C'est là que ma mémoire se met en route et que ce temps du Larzac devient le mien. Ah oui le téléphone! Je me souviens avoir utilisé mes connaissances récentes en téléphonie pour raccorder le câble entre Potensac et Saint Martin. Puis les images du jour de l'occupation du Cun par nos copains objecteurs: Laurette, Cyrille, Hervé, Christian et, là, sur la photo de famille, dans ma chemise bleue, je me retrouve. Et cette action où nous venons, jusque sous les canons, avec nos voitures pour stopper un entraînement en dehors du camp. C'était l'hiver et, dans la hâte du départ, je n'avais pas pris de coupe vent. J'en ai improvisé un, pour lutter contre le petit air frais, avec un sac de jute ! On me voit encore, ainsi accoutré. J'avais oublié. Les images de Tous au Larzac me redonnent la mémoire, 36 ans après.
Le film résonne d'anecdotes et de fou rire: la lutte sur le Larzac était joyeuse.
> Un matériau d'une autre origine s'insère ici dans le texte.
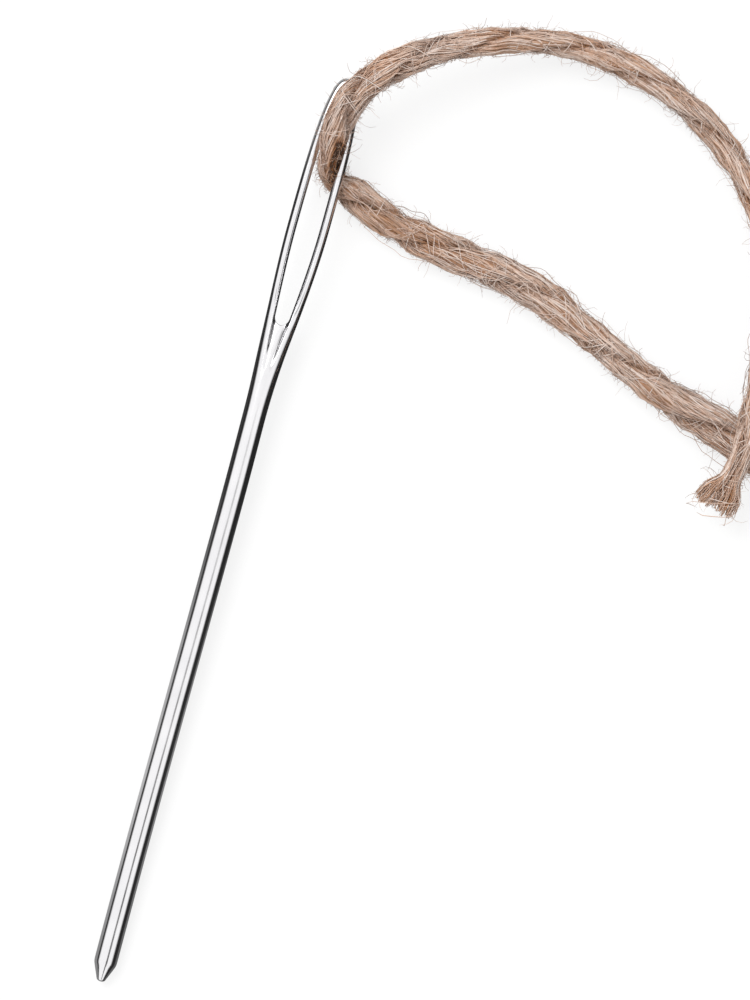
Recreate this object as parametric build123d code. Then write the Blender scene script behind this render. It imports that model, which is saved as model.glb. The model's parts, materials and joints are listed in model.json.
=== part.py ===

D'autres images surgissent aussi dans ma tête : le procès des objecteurs de conscience à Millau la permanence et le bavardage toute la matinée avec les RG, la sirène des usines qui sonne, la lutte sans solution: ouvir pour les uns, fermer pour les autres, Et la solution suivre J. Paul en passant au milieu des jambes du chef gendarme pour ouvrir les deux autres portes et faire entrer le troupeau au milieu du tribunal évacuant alors le juge.Et aussi une manif à Millau où, à peine arrivé et assis, Pierre Burguière me tombait du ciel sur la tête, sans doute pour me dire bonjour, mais surtout expédié par les CRS.
Je retrouve le juge d'expropriation et me revient en tête son visage de vautour, fermé dans une colère froide: il repart au milieu d'un bataillon de gardes mobiles, repliant en carré, comme un damier noir sur le jaune du chaume, et cette ultime espièglerie des paysans qui, au milieu du champ, tiraient un trait avec la charrue, comme pour dire : "Ne reviens plus."
Je revis l'arrivée de la marche à Paris et l’embuscade dans laquelle nous nous sommes retrouvés: des autonomes qui surgissent de nulle part avec des barres de fer volées au passage dans un chantier et ceux qui les menaient, passant au milieu du cordon de CRS, sans être inquiétés.
La fin du film, je ne l'ai pas vécu sur le Larzac. Mais comme ils sont beaux ces résistants non-violents qui ont su se remettre en cause, ouvrir leur esprit et faire de leur vie un combat en toute Liberté, Egalité et Fraternité. Pour ma part, je sais combien ce point de départ dans la vie m'a façonné durablement, j'avais alors à peine dix huit ans.
Jean-Pierre Divet
Le Larzac, vous connaissez? Un plateau calcaire de l'Aveyron, oui mais... C'est pour un certain nombre d'entre nous, onze ans de lutte entre 1970 à 1981 pour refuser l'extension du camp militaire, installé en 1906 sur une superficie de 3000 hectares. L'agrandissement sera de 14000 hectares sur douze communes. Lever de boucliers des paysans, nés sur cette terre ou alternatifs dans la mouvance de 68. « Gardarem lou Larzac », chantait-on alors dans les rassemblements, les marches et les occupations de cette lutte qui dès le départ, se veut non-violente, locale et solidaire, ce qui n'est pas une mince affaire étant donné la diversité des opposants.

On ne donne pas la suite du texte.